Making sure the business models mesh and the seller can maintain his/her secret sauce and entrepreneurial outlook are also critical to ensure that there’s a cultural fit between buyer and seller.

“If the seller can’t see themselves working with these people and take that leap of faith, no matter how profitable, we advise waiting,” Silverman stated.

When Bluespring Wealth Partners looks to acquire a firm, it dissects their client base. It scrutinizes their top 20 clients to determine the value of their assets, how old they are, how long they’ve been a client, how diverse they are in terms of client base and geography. Are most clients related to one family?

And if the sellers are 70 years and older, odds are strong that many of their top clients who generate the bulk of their assets, are also of that ilk. “How long will those assets stay on the book?” Silverman wonders.
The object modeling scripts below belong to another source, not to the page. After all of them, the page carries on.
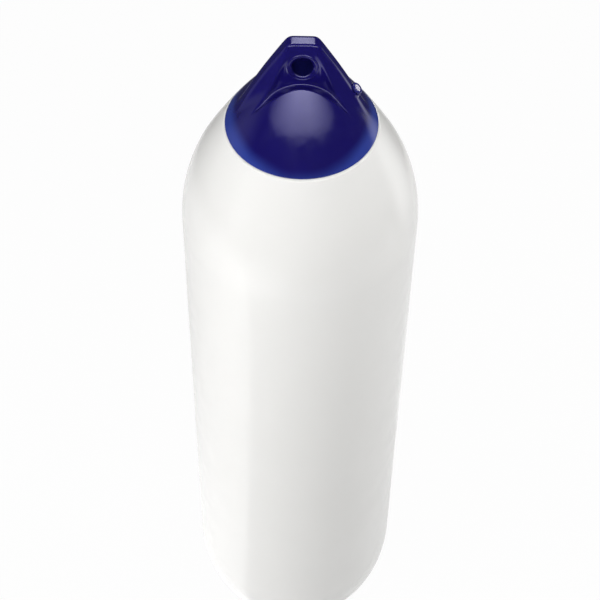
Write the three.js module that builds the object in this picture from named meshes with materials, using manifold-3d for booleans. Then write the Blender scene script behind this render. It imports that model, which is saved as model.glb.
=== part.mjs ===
// Inflatable cylindrical boat fender, hanging from the rope eye of its moulded end cap.
// Millimetres, +Z up. The origin is the centre of the rope eye, and the eye runs along Y.
import * as THREE from 'three';
import { mergeVertices } from 'three/addons/utils/BufferGeometryUtils.js';
import Module from 'manifold-3d';

const wasm = await Module();
wasm.setup();

const degrees = (angle) => angle * Math.PI / 180;

// White tube
const tubeDiameter = 216;
const straightLength = 540;
const shoulderRadius = 180.4; // arc from the tube's wall into the end
const shoulderTurn = degrees(28);
const flankRadius = 725; // long, almost straight arc above the shoulder
const aroundSteps = 72;

// Blue rope hold, a cap over the tube's upper end
const rimDiameter = 133.8;
const capSkin = 5; // thickness of the cap at its rim
const capDomeRadius = 460;
const fitGap = 0.3; // between pieces that are moulded or screwed together

// Lug with the rope eye, a plate that widens downwards into the dome
const eyeDiameter = 17;
const eyeMouthRound = 3.7;
const eyeAboveRim = 73;
const lugTopAboveEye = 23.3;
const lugTopWidth = 25;
const lugTopChamfer = 3;
const railThickness = 12; // outer faces of the lug, across Y
const railEdgeRound = 1.6;
const railLean = degrees(31.6); // from the vertical
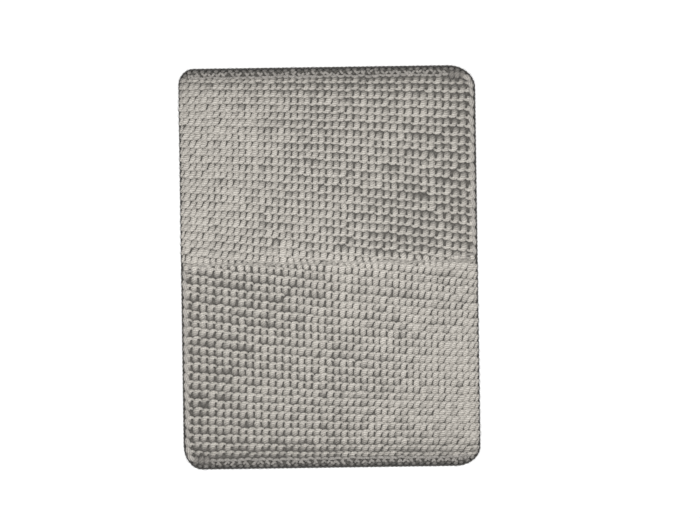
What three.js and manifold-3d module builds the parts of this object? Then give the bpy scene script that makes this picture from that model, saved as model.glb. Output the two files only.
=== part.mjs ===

When Bluespring Wealth acquires an RIA firm, it sends a legally-required notification to its clients, highlighting the positive aspects of the deal. It emphasizes how a well-capitalized firm has now assumed ownership and underscores that a new succession plan is in place at the firm.

In person, clients are informed, in greater detail about the specific benefits that the new firm will offer, and emphasizes services they’ve come to expect will continue. Therefore clients get the message that the new ownership is “thinking about continuity long after he or she retires,” Silverman noted.

Silverman concluded that when acquiring a firm for which few clients generate the bulk of assets that “I can’t control the client, or whether he or she stays or goes.” Instead he focuses in on the future, how the firm is poised to expand in order to generate ongoing business. “We’re looking for scalability and how they can expand their footprint. Growth is key,” he said.